What was once among the most anodyne statements possible in politics has become among the most charged. Even as the Jan. 6 committee continues to hold hearings making clear that many of President Donald Trump’s closest advisers recognized he had lost, denial of that fact has become a central tenet for Republican candidates in party primaries this year. “Texas Republicans rightly have no faith in the 2020 election results, and we don’t care how many times the elites tell us we have to,” Matt Rinaldi, the Texas Republican Party chair, said in a statement.

State party platforms used to serve as a brake on polarization, says University of California, Berkeley political scientist Eric Schickler, one of Hopkins’ collaborators. They were crafted by party leaders who were pragmatic, concerned more with keeping patronage machines well-oiled than offering blunt ideological statements. Today’s parties are more interested in signaling where they’d dearly like to go. “The people who are most involved in state and local politics are the same people who are engaged in hot-button national issues,” Schickler says.

Platforms aren’t policy. There’s nothing the Texas GOP can do about the Federal Reserve, for example, other than express an opinion. But, given the reality of American politics, in which there are no real alternatives to the two major parties, their internal dynamics and position statements matter a lot.

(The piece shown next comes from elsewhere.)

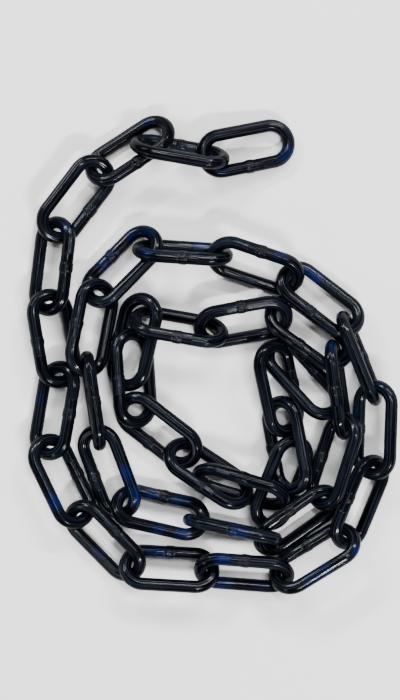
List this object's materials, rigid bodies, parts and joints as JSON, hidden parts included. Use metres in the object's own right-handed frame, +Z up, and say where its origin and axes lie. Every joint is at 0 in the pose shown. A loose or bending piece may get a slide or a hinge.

There’s nothing that forces a party to take any kind of stand on any particular issue. What goes into platforms is what activists, interest groups and officeholders most want to see. In Texas, the long-dominant Republican Party clearly has no fear that taking extreme positions on contentious issues could hurt its candidates in the fall. “They’re typically statements that can command broad support within the party, and they’re statements the party doesn’t see as significant political liabilities,” Hopkins says. “The Texas GOP does not see these as liabilities.”

South Dakota state Attorney General Jason Ravnsborg
South Dakota state Attorney General Jason Ravnsborg
(atg.sd.gov)
Attorney General Impeached: Jason Ravnsborg, the attorney general of South Dakota who fatally struck a man with his car in 2020, was convicted on two charges by the state Senate on Tuesday.

Ravnsborg killed a man named Joseph Boever on Sept. 12, 2020. He called 911 but said he didn’t know what he’d hit, suggesting he might have struck a deer. In a plea deal, Ravnsborg agreed to pay $1,000 in fines for driving while using a mobile device and driving in an improper lane. He has served no time but agreed last fall to an undisclosed settlement with Boever’s widow.

Now, he has been removed from office and will be barred from running in the future. “After nearly two years the dark cloud over the attorney general’s office has been lifted,” said Gov. Kristi Noem. “It is now time to move on and begin to restore confidence in the office.”

Conviction required two-thirds votes. A majority of Senate Republicans voted against impeaching Ravnsborg. Some apparently wondered whether he was being punished for making the wrong enemies, having investigated ethics complaints against Noem and pursuing but later dropping a child pornography case against a South Dakota billionaire.

Washington, D.C., Mayor Muriel Bowser
Washington, D.C., Mayor Muriel Bowser (Alex Wong/Getty Images/TNS)
Mayors for Life: Washington Mayor Muriel Bowser won the Democratic nomination on Tuesday, effectively guaranteeing that she’ll win a third term in the fall. She’ll be the city’s longest-serving mayor since Marion Barry served four nonconsecutive terms from the 1970s into the 1990s. As Barry was, Bowser is now sometimes stuck with the slightly derisive sobriquet “mayor for life.”

But D.C. mayors have nothing on Milwaukee’s. When Cavalier Johnson was elected mayor in April, he became just the fourth man to win that office since 1960. While working on a profile of Johnson, I asked lots of people in Milwaukee why the city stands by its mayors for so long. There was nothing like consensus.

Some people thought that there was a deeply rooted feeling of satisfaction dating back to the early 20th-century days of the “sewer socialists” who both cleaned up City Hall and improved the city’s sanitation and infrastructure. Just before the election, however, Marquette University political scientist Philip Rocco argued the opposite in an online essay, saying most voters tuned out entirely from mayoral contests because municipal leadership has failed to serve their interests.

What seems most likely is simple mechanics. Milwaukee holds a “jungle” primary, with all candidates appearing on the same ballot. That allows candidates who can command a sizable niche to advance to the runoff — which takes place less than two months later, leaving little time to broaden support.

No incumbent Milwaukee mayor has lost since 1940. It’s not hard to imagine that Johnson, who is only 35, could still be in office in 2040, or well beyond.